Rather than risk enforcement action, a landowner may, under existing regulations, ask the Corps for a “jurisdictional determination” -- an official Corps’ determination as to whether particular land or water features qualify as “waters of the United States.” According to the Corps’ regulations and guidance, these final jurisdictional determinations constitute “final agency action” for purposes of administrative appeals within the agency, see 33 C.F.R. § 320.1(a)(6), and remain valid for five years. The Corps has historically (until today) taken the position that these jurisdictional determinations are not subject to judicial review. They may take that position no longer.
In a short decision for all eight members of the Court, Chief Justice Roberts explained why an approved JD met the two-prong standard for being “final” agency action under the Administrative Procedures Act (APA), as interpreted in Bennett v. Spear, 520 U.S. 154 (1997). The applicability of the first prong, that “the action must mark the consummation of the agency’s decisionmaking process,” had not been disputed by the Corps. The Court found that the second prong -- that “the action must be one by which rights or obligations have been determined, or from which legal consequences will flow” -- was satisfied as well. The Court focused on the positive effect under a Memorandum of Agreement (MOA) between the Corps and EPA that flows to a landowner from a jurisdictional determination that certain land is not a “water of the United States”: “A negative JD . . . binds the two agencies authorized to bring civil enforcement proceedings under the Clean Water Act . . . creating a five-year safe harbor from such proceedings for a property owner.” Similarly, “affirmative JDs have legal consequences as well” by denial of the safe harbor.

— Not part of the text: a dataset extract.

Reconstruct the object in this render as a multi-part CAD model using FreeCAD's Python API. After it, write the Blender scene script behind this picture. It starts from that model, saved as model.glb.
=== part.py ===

The Court then considered the argument that “[e]ven if final, an agency action is reviewable under the APA only if there are no adequate alternatives to APA review in court.” The Court rejected the Corps’ contention that a landowner who did not like the results of a jurisdictional determination could either discharge without a permit or get a permit, finding neither alternative to be adequate. Risking enforcement is simply too risky an alternative: “Respondents need not assume such risks while waiting for EPA to ‘drop the hammer’ in order to have their day in court.” Similarly, the Court concluded that proceeding to obtain a permit was not an adequate alternative because the permitting process is “arduous, expensive, and long.”

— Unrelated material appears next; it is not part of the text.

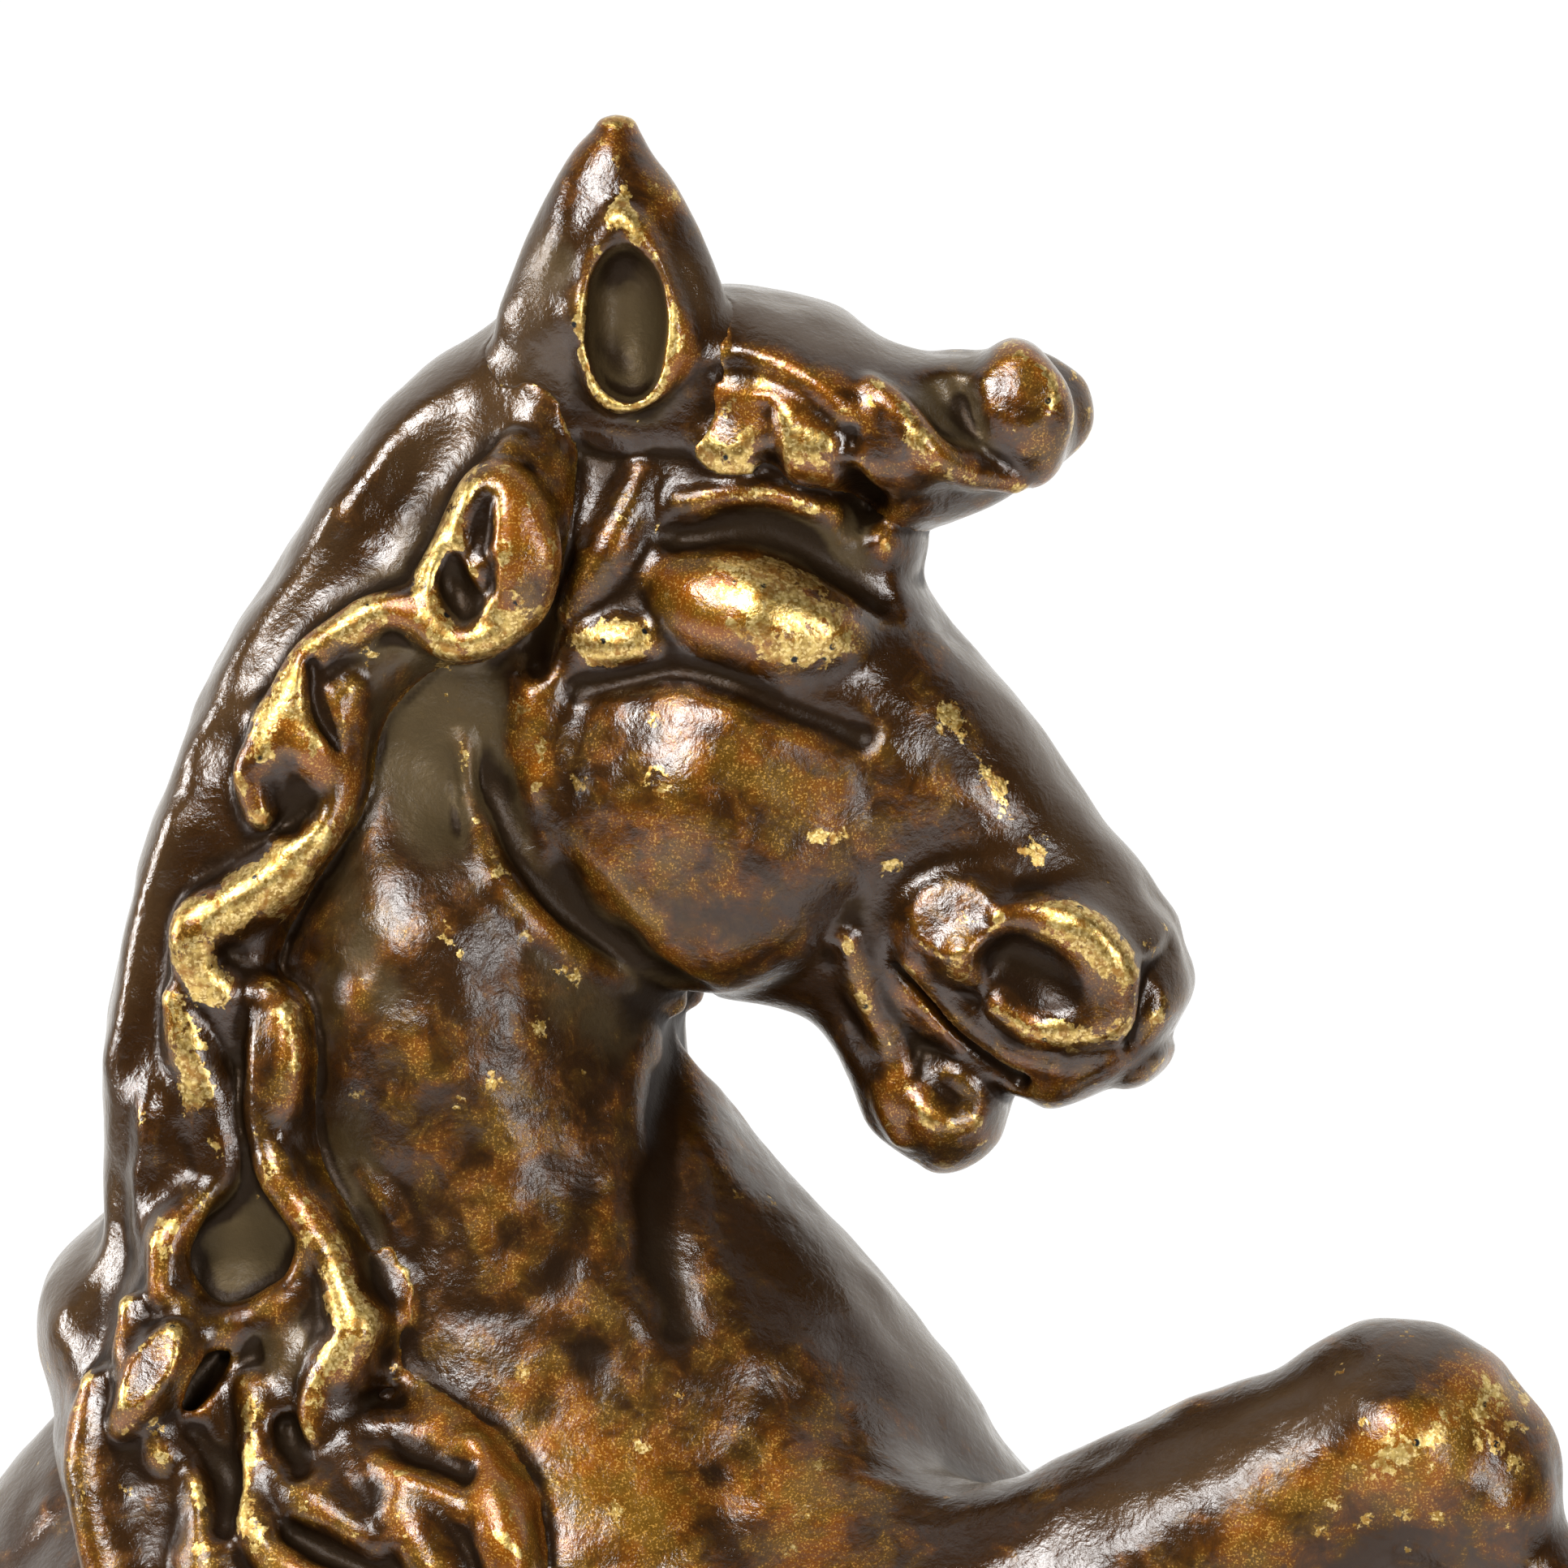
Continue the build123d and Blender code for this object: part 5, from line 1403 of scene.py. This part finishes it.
def tent():
    """A light tent, white all round but dark where the lens looks in. The lens itself sees only white."""
    world = bpy.data.worlds.new("tent")
    world.use_nodes = True
    tree = world.node_tree
    tree.nodes.clear()
    way = add_node(tree, "ShaderNodeTexCoord", {}, {}, "Generated")
    lens = {0: way, 1: (0.0, -0.89, -0.45)}
    front = add_node(tree, "ShaderNodeVectorMath", {"operation": "DOT_PRODUCT"}, lens, "Value")
    edge = {0: front, 1: -0.62, 2: 0.0}
    share = add_node(tree, "ShaderNodeMapRange", {"interpolation_type": "SMOOTHSTEP"}, edge)
    white, dark = (1.0, 1.0, 1.0), (0.045, 0.042, 0.04)
    colour = add_node(tree, "ShaderNodeMix", {"data_type": "RGBA"}, {0: share, 6: white, 7: dark}, 2)
    seen = add_node(tree, "ShaderNodeLightPath", {}, {}, "Is Camera Ray")
    colour = add_node(tree, "ShaderNodeMix", {"data_type": "RGBA"}, {0: seen, 6: colour, 7: white}, 2)
    back = add_node(tree, "ShaderNodeBackground", {}, {"Color": colour, "Strength": 1.05})
    output = tree.nodes.new("ShaderNodeOutputWorld")
    tree.links.new(back, output.inputs["Surface"])
    bpy.context.scene.world = world


FLOOR_MIDDLE, FLOOR_RADII, FLOOR_SIDES = 10, (60.0, 150.0, 420.0), 48


def floor():
    """A broad pale disc under the statuette."""
    mesh = bmesh.new()
    rings = [[mesh.verts.new(Vector((FLOOR_MIDDLE, 0, 0)) * MM)]]
    turns = [2 * pi * i / FLOOR_SIDES for i in range(FLOOR_SIDES)]
    for radius in FLOOR_RADII:
        rim = [Vector((FLOOR_MIDDLE + radius * cos(turn), radius * sin(turn), 0)) * MM for turn in turns]
        rings.append([mesh.verts.new(place) for place in rim])
    for i in range(FLOOR_SIDES):
        j = (i + 1) % FLOOR_SIDES
        mesh.faces.new((rings[0][0], rings[1][i], rings[1][j]))
        for inner, outer in zip(rings[1:], rings[2:]):
            mesh.faces.new((inner[i], outer[i], outer[j], inner[j]))
    data = bpy.data.meshes.new("studio_floor")
    mesh.to_mesh(data)
    mesh.free()
    data.materials.append(plaster())
    obj = bpy.data.objects.new("studio_floor", data)
    bpy.context.scene.collection.objects.link(obj)


AIM = (34.0, 0.0, 121.0)
CAMERA_TURN, CAMERA_RISE, CAMERA_DISTANCE, LENS = radians(11), radians(5), 201.25, 150

camera = bpy.data.cameras.new("camera")
camera.lens, camera.clip_start = LENS, 0.01
viewer = bpy.data.objects.new("camera", camera)
away = Vector((sin(CAMERA_TURN) * cos(CAMERA_RISE), -cos(CAMERA_TURN) * cos(CAMERA_RISE), sin(CAMERA_RISE)))
viewer.location = (Vector(AIM) + away * CAMERA_DISTANCE) * MM
viewer.rotation_euler = away.to_track_quat("Z", "Y").to_euler()
bpy.context.scene.collection.objects.link(viewer)
bpy.context.scene.camera = viewer
bpy.context.scene.view_settings.view_transform = "Standard"

tent()
floor()
softbox("key", (-60, -270, 300), AIM, (120, 120), 1.25)
softbox("fill", (230, -190, 150), AIM, (40, 120), 0.36)
softbox("strip", (-230, -60, 170), AIM, (40, 120), 0.5)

Finally, the Court rejected the Corps’ argument that landowners benefit from the jurisdictional determination process and should not complain (or be able to seek judicial review) of those jurisdictional determinations they do not like because the Government did not have to create the jurisdictional determination procedures in the first place. The Court explained that “such a ‘count your blessings’ argument is not an adequate rejoinder to the assertion of a right to judicial review under the APA.”
There were three short concurrences, by Justices Kagan, Ginsberg and, most interestingly, Kennedy. In the opinion of the Court, Chief Justice Roberts referenced the MOA between the Corps and EPA. The reference to the MOA raises the question of whether EPA and the Corps could simply revoke the MOA so that jurisdictional determinations would then have no formal significance, thereby precluding judicial review. Not so fast, says Justice Kennedy, echoing the remark he made at oral argument questioning whether the Clean Water Act comports with constitutional due process. In his concurrence, Justice Kennedy refers to the Government’s statement that the MOA “can be revoked or amended at the Agency’s unfettered discretion.” But, he responds:
If that were correct, the Act’s ominous reach would again be unchecked by the limited relief the Court allows today. Even if, in an ordinary case, an agency’s internal agreement with another agency cannot establish that its action is final, the Court is right to construe a JD as binding in light of the fact that in many instances it will have a significant bearing on whether the Clean Water Act comports with due process.
The Act, especially without the JD procedure were the Government permitted to foreclose it, continues to raise troubling questions regarding the Government’s power to cast doubt on the full use and enjoyment of private property throughout the Nation.
Whether Justice Kennedy will be able to get five votes to question the constitutionality of the Clean Water Act will likely depend heavily on the identity of the next Justice confirmed to the Supreme Court. But for now, the Court has clearly dealt a heavy blow to EPA, the Corps, and other agencies in their efforts to preclude access to the courts in connection with agency actions that have substantial consequences for regulated parties. With respect to the particular circumstance of jurisdictional determinations, today’s decision may encourage Corps officials to reach negotiated resolutions of jurisdictional disputes to avoid the potential burden and cost of judicial review.
How much today’s Hawkes decision translates to other environmental scenarios--e.g. challenges to CERCLA administrative orders--may be the next battle looming. A key difference, however, is that CERCLA itself explicitly precludes such “pre-enforcement review” so that challenges seeking such review need to be premised on constitutional rather than statutory grounds. Still, the Court and particularly Justice Kennedy seem concerned about situations in which the government issues edicts with legal and practical ramifications and then resists efforts to have those edicts reviewed by the courts.